Michel Kokoreff : Le problème c’est que dans de nombreux cas, la prison est intégrée dans une trajectoire et une carrière délinquante. De la même manière que la garde à vue, cela s’inscrit dans une continuité, dans un palmarès et bien souvent ceux qui ressortent en ayant été « réglos » ont gagné des gallons et une expérience dans la prison dite « école du crime ».

De la même manière qu’il ne suffit pas d’arrêter les dealers pour faire disparaître la drogue, car on coupe une branche et pas l’arbre, il faut une investigation judiciaire approfondie dans ces zones urbaines. Cela passe notamment par le contrôle de la prolifération des armes, tout le monde sait plus ou moins d’où elles arrivent. Le problème de fond ce n’est pas la violence, c’est la misère.
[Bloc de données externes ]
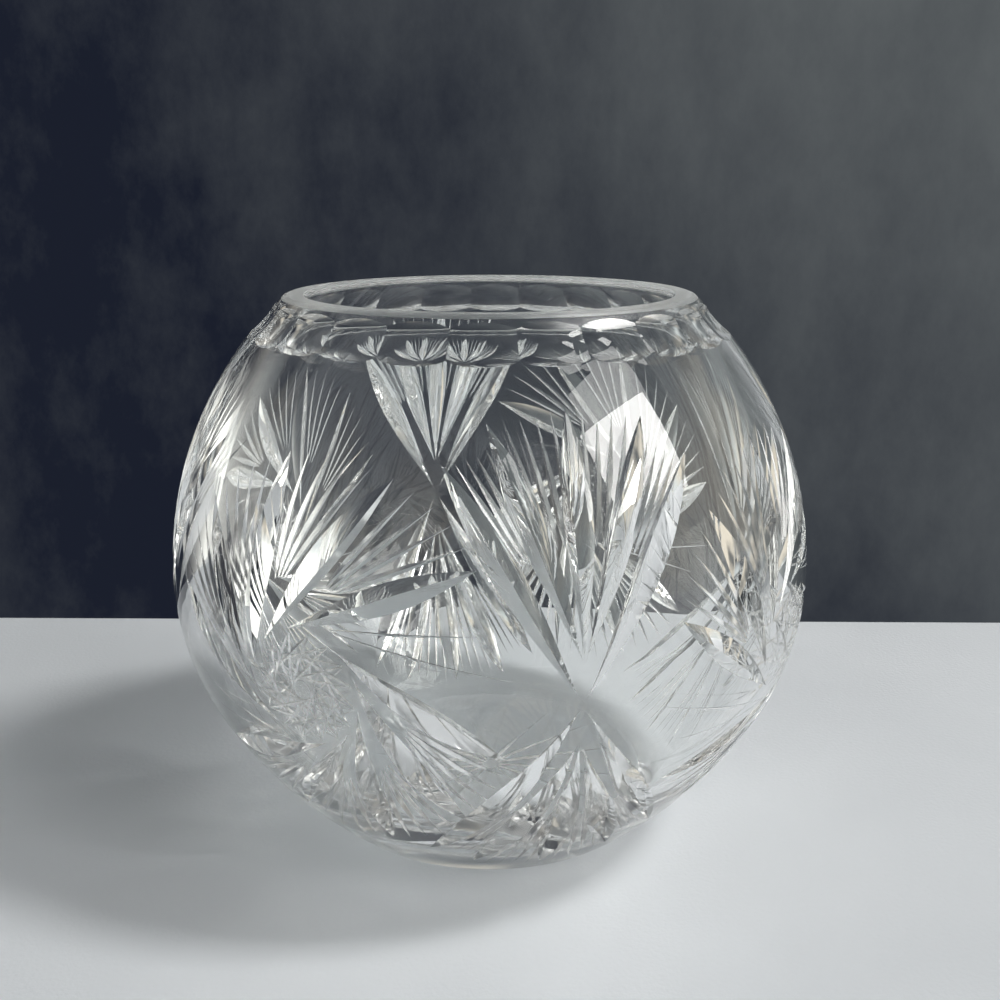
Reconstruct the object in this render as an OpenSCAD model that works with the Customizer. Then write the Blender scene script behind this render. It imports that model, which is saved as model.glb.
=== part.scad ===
// Rose bowl vase in cut crystal.
// One piece of glass: a round blown blank with a ground flat lip and base, cut by hand with wheels.
// Units are millimetres, +Z is up, and the origin is the centre of the base.
// The front, -Y, looks at the waist of one of the four hourglass motifs.

/* [Bowl] */
// Widest outer diameter
bowl_diameter = 150; // [138:1:162]
// Height from the base to the lip
bowl_height = 126; // [118:1:134]
// Height of the widest place
belly_height = 62; // [58:1:66]
// Outer diameter of the flat base
base_diameter = 79; // [72:1:86]
// Outer diameter of the lip
lip_diameter = 93.5; // [86:1:100]
// Radius of the rounding just below the widest place
belly_radius = 60; // [56:1:64]
// How far down that rounding runs, in degrees
belly_sweep = 30; // [24:1:34]
// Width of the bevel that the flat base loses at its edge
base_bevel = 0.8; // [0.4:0.1:1.2]

/* [Cavity] */
// Width of the flat ground lip
lip_width = 4.6; // [4:0.2:6]
// Width of the bevel that each edge of the lip loses
lip_bevel = 0.5; // [0.2:0.1:0.8]
// Thickness of the wall at the widest place
wall = 7; // [6.5:0.25:8]
// Thickness of the floor
floor_thickness = 11; // [8:0.5:13]
// Radius of the lower half of the cavity
cavity_radius = 60; // [56:1:64]
// Radius between the cavity's side and its floor
floor_round = 18; // [12:1:22]

/* [Neck flutes] */
// Number of scooped flutes round the neck
flute_count = 24; // [16:1:28]
// Radius of the round stone that scoops them
flute_radius = 26; // [22:1:30]
// Depth of a flute
flute_depth = 1.2; // [0.8:0.1:1.4]
// How far below the lip the middle of a flute lies
flute_drop = 6; // [5:0.5:9]

/* [Cut motifs] */
// Number of hourglass fans, and of pinwheels between them
motif_count = 4; // [3:1:4]
// Elevation of the motifs' centres, seen from the middle of the belly, in degrees
motif_elevation = -5; // [-8:1:-2]

/* [Pinwheels] */
// How far round a pinwheel lies from the fan on its left, in degrees
pinwheel_offset = 47; // [44:1:48]
// Radius of the hub that the leaves touch, in degrees of the belly
hub_radius = 9.5; // [8:0.5:11]
// Leaves in the upper half, and as many in the lower half
leaves_per_half = 5; // [4:1:5]
// Angle between two leaves, in degrees
leaf_step = 31; // [29:1:32]
// Direction of the first leaf's tip, in degrees
leaf_start = 37.5; // [34:0.5:41]
// Reach of the level leaves from the hub's centre, in degrees
leaf_reach = 31; // [28:1:33]
// How much further the upright leaves reach, in degrees
leaf_extra_reach = 5; // [2:1:6]
// Start of a leaf past the place where it touches the hub, in degrees
leaf_root = 3; // [2:0.5:5]
// Width of a pinwheel leaf
leaf_width = 5.4; // [4:0.2:6]

/* [Hourglass fans] */
// Half angle of the X that crosses at the waist, in degrees
cross_angle = 29; // [26:1:31]
// Start of the cross's leaves from the waist, in degrees of the belly
cross_root = 6; // [5:0.5:8]
// Upper reach of the cross, in degrees of the belly
cross_reach_up = 41; // [37:1:42]
// Lower reach of the cross, in degrees of the belly
cross_reach_down = 45; // [41:1:46]
// Distance from the waist to the point where the inner leaves meet, in degrees
apex_rise = 6.3; // [5:0.1:8]
// Inner leaves in each fan
inner_leaves = 3; // [2:1:3]
// Angle between the inner leaves, in degrees
inner_step = 19; // [17:1:20]
// Start of the inner leaves from where they meet, in degrees
inner_root = 5; // [4:0.5:8]
// Upper reach of the inner leaves from where they meet, in degrees
inner_reach_up = 37.5; // [34:0.5:39]
// Lower reach of the inner leaves from where they meet, in degrees
inner_reach_down = 40; // [36:0.5:41]
// Width of the upper leaves
fan_width = 5.8; // [4.4:0.2:6.4]
// Width of the lower leaves
lower_fan_width = 6.6; // [5:0.2:7.2]

/* [Base star] */
// Rays of the star under the base
star_rays = 16; // [12:2:20]
// Radius of the star
star_radius = 33; // [26:1:34]
// Radius of the plain spot in the middle of the star
star_hollow = 2; // [1:0.5:4]
// Width of a ray
star_width = 4.2; // [3:0.2:5]
// Depth of a ray
star_depth = 1.2; // [0.8:0.1:1.6]

/* [Hidden] */
$fn = 144;
// Small overlap of faces that meet, and how far cutters stand clear of the glass
tiny = 0.01;
over = 1;
glass = [0.84, 0.90, 0.91, 0.45];
full_turn = 360;
half_turn = 180;
R = bowl_diameter / 2;
rise = bowl_height - belly_height;

// Outer profile: three arcs that run into each other without a corner
shoulder_in = R - lip_diameter / 2;
shoulder_radius = (shoulder_in ^ 2 + rise ^ 2) / (2 * shoulder_in);
shoulder_x = R - shoulder_radius;
belly_x = R - belly_radius;
sweep_dir = [cos(belly_sweep), -sin(belly_sweep)];
joint_point = [belly_x, belly_height] + belly_radius * sweep_dir;
base_point = [base_diameter / 2, 0];
base_run = base_point - joint_point;
flank_radius = -(base_run * base_run) / (2 * (base_run * sweep_dir));
flank_centre = joint_point - flank_radius * sweep_dir;
// The outer bevels slope half as much as the arcs they run into
lip_lean = acos(rise / shoulder_radius) / 2;
base_lean = acos(flank_centre[1] / flank_radius) / 2;

// Cavity profile: two arcs and a round corner on a flat floor
cavity_wide = R - wall;
cavity_mouth = lip_diameter / 2 - lip_width;
cavity_in = cavity_wide - cavity_mouth;
cavity_shoulder_radius = (cavity_in ^ 2 + rise ^ 2) / (2 * cavity_in);
cavity_x = cavity_wide - cavity_radius;
corner_z = floor_thickness + floor_round;
corner_reach = cavity_radius - floor_round;
corner_x = cavity_x + sqrt(corner_reach ^ 2 - (belly_height - corner_z) ^ 2);
corner_dir = [corner_x - cavity_x, corner_z - belly_height] / corner_reach;
corner_meet = [corner_x, corner_z] + floor_round * corner_dir;

// Distance from the middle of the belly to an arc of the outer profile, at elevation e
function arc_reach(x, z, r, e) = x * cos(e) + z * sin(e) + sqrt(r ^ 2 - (x * sin(e) - z * cos(e)) ^ 2);
joint_elevation = atan2(joint_point[1] - belly_height, joint_point[0]);
function reach(e) =
    e >= 0 ? arc_reach(shoulder_x, 0, shoulder_radius, e)
    : e >= joint_elevation ? arc_reach(belly_x, 0, belly_radius, e)
    : arc_reach(flank_centre[0], flank_centre[1] - belly_height, flank_radius, e);
function on_glass(dir) = [0, 0, belly_height] + dir * reach(asin(dir[2]));

// Direction at the polar place (r, phi) about a motif's centre, all in degrees
function outward(az, el) = [sin(az) * cos(el), -cos(az) * cos(el), sin(el)];
function east(az) = [cos(az), sin(az), 0];
function north(az, el) = [-sin(az) * sin(el), cos(az) * sin(el), cos(el)];
function polar(az, el, r, phi) =
    cos(r) * outward(az, el) + sin(r) * (cos(phi) * east(az) + sin(phi) * north(az, el));
function unit(v) = v / norm(v);

// Region of a disc between two heights, right of the axis
module arc_band(centre, r, low, high) {
    intersection() {
        translate(centre) circle(r);
        translate([0, low]) square([2 * R, high - low]);
    }
}

// Half section of the solid blank
module blank_profile() {
    difference() {
        union() {
            arc_band([shoulder_x, belly_height], shoulder_radius, belly_height, bowl_height);
            arc_band([belly_x, belly_height], belly_radius, joint_point[1], belly_height);
            arc_band(flank_centre, flank_radius, 0, joint_point[1]);
        }
        translate([lip_diameter / 2 - lip_bevel, bowl_height]) rotate(-lip_lean) square([R, over]);
        translate([base_diameter / 2 - base_bevel, 0]) rotate(base_lean) translate([0, -over])
            square([R, over]);
    }
}

// Half section of the cavity, running out above the lip
module cavity_profile() {
    arc_band([cavity_wide - cavity_shoulder_radius, belly_height], cavity_shoulder_radius,
        belly_height, bowl_height);
    arc_band([cavity_x, belly_height], cavity_radius, corner_meet[1], belly_height);
    intersection() {
        translate([corner_x, corner_z]) circle(floor_round);
        translate([corner_x, 0]) square([2 * R, corner_meet[1]]);
    }
    translate([0, floor_thickness]) square([corner_x, corner_meet[1] - floor_thickness]);
    translate([0, bowl_height - tiny]) square([cavity_mouth, over]);
    translate([cavity_mouth, bowl_height]) rotate(45) square(lip_bevel * sqrt(2), center = true);
}

// Mitre cut whose bottom edge is the straight line from point a to point b on the glass.
// The bulge of the glass over that line gives its depth, and the outline is an almond of the given width.
module mitre_cut(a, b, width) {
    run = b - a;
    along = unit(run);
    middle = (a + b) / 2;
    lift = on_glass(unit(middle - [0, 0, belly_height])) - middle;
    bulge = lift - (lift * along) * along;
    out = unit(bulge);
    side = cross(along, out);
    height = norm(bulge) + over;
    half_width = width / 2 * height / norm(bulge);
    start = a - over * along;
    multmatrix([
        [side[0], out[0], along[0], start[0]],
        [side[1], out[1], along[1], start[1]],
        [side[2], out[2], along[2], start[2]],
        [0, 0, 0, 1]
    ])
        linear_extrude(norm(run) + 2 * over)
            polygon([[0, 0], [half_width, height], [-half_width, height]]);
}

// Place on the glass, s degrees along the line that leaves the hub of the pinwheel sideways at angle phi
function whirl(az, phi, s) =
    on_glass(polar(az, motif_elevation, acos(cos(hub_radius) * cos(s)), phi - atan2(tan(s), sin(hub_radius))));

// Leaves whose lines all touch the hub
module pinwheel(az) {
    for (half = [0, half_turn], i = [0 : leaves_per_half - 1]) {
        tip = leaf_start + i * leaf_step + half;
        far_end = leaf_reach + leaf_extra_reach * abs(sin(tip));
        touch = tip + acos(tan(hub_radius) / tan(far_end));
        tip_run = acos(cos(far_end) / cos(hub_radius));
        mitre_cut(whirl(az, touch, leaf_root), whirl(az, touch, tip_run), leaf_width);
    }
}

// Fan of leaves on one side of the waist: side is 1 above it and -1 below it
module fan(az, side, cross_reach, inner_reach, width) {
    for (lean = [-1, 1]) {
        phi = side * 90 + lean * cross_angle;
        mitre_cut(on_glass(polar(az, motif_elevation, cross_root, phi)),
            on_glass(polar(az, motif_elevation, cross_reach, phi)), width);
    }
    apex = motif_elevation + side * apex_rise;
    for (i = [0 : inner_leaves - 1]) {
        phi = side * 90 + (i - (inner_leaves - 1) / 2) * inner_step;
        mitre_cut(on_glass(polar(az, apex, inner_root, phi)),
            on_glass(polar(az, apex, inner_reach, phi)), width);
    }
}

// Scooped flutes below the lip
module flutes() {
    drop = rise - flute_drop;
    at = [shoulder_x + sqrt(shoulder_radius ^ 2 - drop ^ 2), belly_height + drop];
    out = unit(at - [shoulder_x, belly_height]);
    centre = at + (flute_radius - flute_depth) * out;
    for (i = [0 : flute_count - 1])
        rotate([0, 0, i * full_turn / flute_count]) translate([centre[0], 0, centre[1]])
            sphere(flute_radius);
}

// Mitred rays under the base, deepest beside the plain spot in the middle
module base_star() {
    length = star_radius - star_hollow;
    slope = atan2(star_depth, length);
    drop = star_depth + over;
    half_drop = drop * star_width / 2 / star_depth;
    for (i = [0 : star_rays - 1])
        rotate([0, 0, i * full_turn / star_rays]) translate([star_radius, 0, 0])
            rotate([0, slope, 0]) rotate([90, 0, -90]) translate([0, 0, -over])
                linear_extrude(length + over) polygon([[0, 0], [-half_drop, -drop], [half_drop, -drop]]);
}

// The whole bowl: one piece of clear crystal
module crystal_bowl() {
    color(glass)
        difference() {
            rotate_extrude() blank_profile();
            rotate_extrude() cavity_profile();
            flutes();
            for (i = [0 : motif_count - 1]) {
                turn = i * full_turn / motif_count;
                pinwheel(turn + pinwheel_offset);
                fan(turn, 1, cross_reach_up, inner_reach_up, fan_width);
                fan(turn, -1, cross_reach_down, inner_reach_down, lower_fan_width);
            }
            base_star();
        }
}

crystal_bowl();
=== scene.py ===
"""Rose bowl vase of clear cut crystal, standing on a pale table in soft window light.

The bowl is one piece of glass. Its blank is turned from an outline of tangent arcs, and every
scoop, leaf, fine line and hub chord is then taken out of it by a cutter of the shape that the
stone or wheel leaves. All lengths are metres, +Z is up, and the origin is the centre of the base.
"""

from __future__ import annotations

import logging
import math
from dataclasses import dataclass, field
from enum import Enum
from typing import Any, Iterable, Mapping, Sequence, Union

import bpy
import numpy as np
from mathutils import Matrix, Vector

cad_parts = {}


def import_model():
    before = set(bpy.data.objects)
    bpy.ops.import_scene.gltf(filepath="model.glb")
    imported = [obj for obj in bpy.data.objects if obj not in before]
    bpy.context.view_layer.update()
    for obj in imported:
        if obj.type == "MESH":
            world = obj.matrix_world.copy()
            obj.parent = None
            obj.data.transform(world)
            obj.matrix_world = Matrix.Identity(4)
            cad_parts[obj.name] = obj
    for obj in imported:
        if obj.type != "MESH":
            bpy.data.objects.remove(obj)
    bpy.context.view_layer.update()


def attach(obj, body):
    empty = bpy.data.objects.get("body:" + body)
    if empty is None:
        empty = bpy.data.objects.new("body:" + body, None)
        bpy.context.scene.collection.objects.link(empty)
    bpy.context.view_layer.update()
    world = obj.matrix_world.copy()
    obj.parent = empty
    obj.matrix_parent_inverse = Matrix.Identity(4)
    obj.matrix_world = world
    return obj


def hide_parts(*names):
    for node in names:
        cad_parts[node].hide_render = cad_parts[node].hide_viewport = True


LOG = logging.getLogger("rose_bowl")
MM = 0.001
Array = np.ndarray
Pair = tuple[float, float]
Colour = tuple[float, float, float]


class Skin(Enum):
    """What made a face of the glass. The value is its material index while the bowl is cut."""

    OUTSIDE = 0
    FLAT = 1
    INSIDE = 2
    WALL = 3
    SCOOP = 4
    LINE = 5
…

C’est un problématique sociale que rien n’arrange, surtout pas la crise. Il y a un lien clair avec l’augmentation du chômage dans ces zones bien que ces chiffres soient assez peu donnés.

Cela nécessite une approche plus globale que celle de l’actuel ministre de l’Intérieur. Ce genre de faits divers révèle sous une autre forme que les émeutes d’il y a quelques années, un problème social préoccupant que l’on a tendance à esquiver et à fuir ou à vouloir régler par des mesures non pérennes: on fait un déploiement massif de CRS pendant quelques jours mais les gens restent là avec leurs problèmes quand les CRS sont partis.